Fertility Festival


No, it is not pornography nor is it a joke. But yes, the huge object is exactly what you are supposing it is. The photos were taken at a festival called Hounensai, or fertility festival, which is among the few unusual but famed festivals in Japan. While at one glance this festival, which is held every year on March 15 at Tagata shrine in Komaki city, might come across as vulgar or indecent, it is actually nothing like that. In fact, it is a very important and dead-serious festival (how serious festival participants treat is another question, though) to pray for fertility, not least because the birth rate in Japan slumped to a record low in 2014. It is held in spring because it is when new life begins after the bitter winter. In fact, the shrine itself is dedicated to the same purpose throughout the year, inside which you will find numerous stones and objects featuring the male apparatus.

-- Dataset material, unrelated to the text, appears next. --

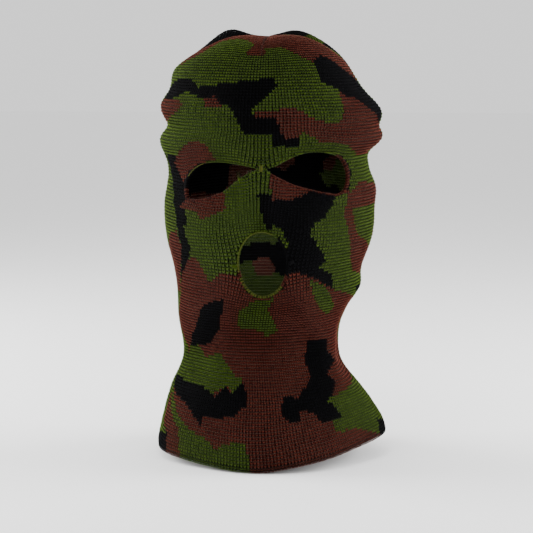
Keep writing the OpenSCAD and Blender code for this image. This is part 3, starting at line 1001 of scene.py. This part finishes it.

During the festival, a group of strong men will carry a mikoshi, or portable Shinto shrine taking the shape of phallus, a weighty one weighing a few hundred kilograms, and parade the streets, stopping from time to time to swirl it 360 degrees for a few times (to the excitement of parade revelers armed with sophisticated smart phones, cameras and selfie devices). In addition, women playing the role of miko, or shrine priestess, will also join the parade, cradling in their arms phallus-shaped objects for parade watches lining on the sides of the road to touch, the act of which is said to lead to child birth. Sweets and souvenirs of the same theme are also sold at the festival venue.

I do recommend you go and see for yourself if you have a chance.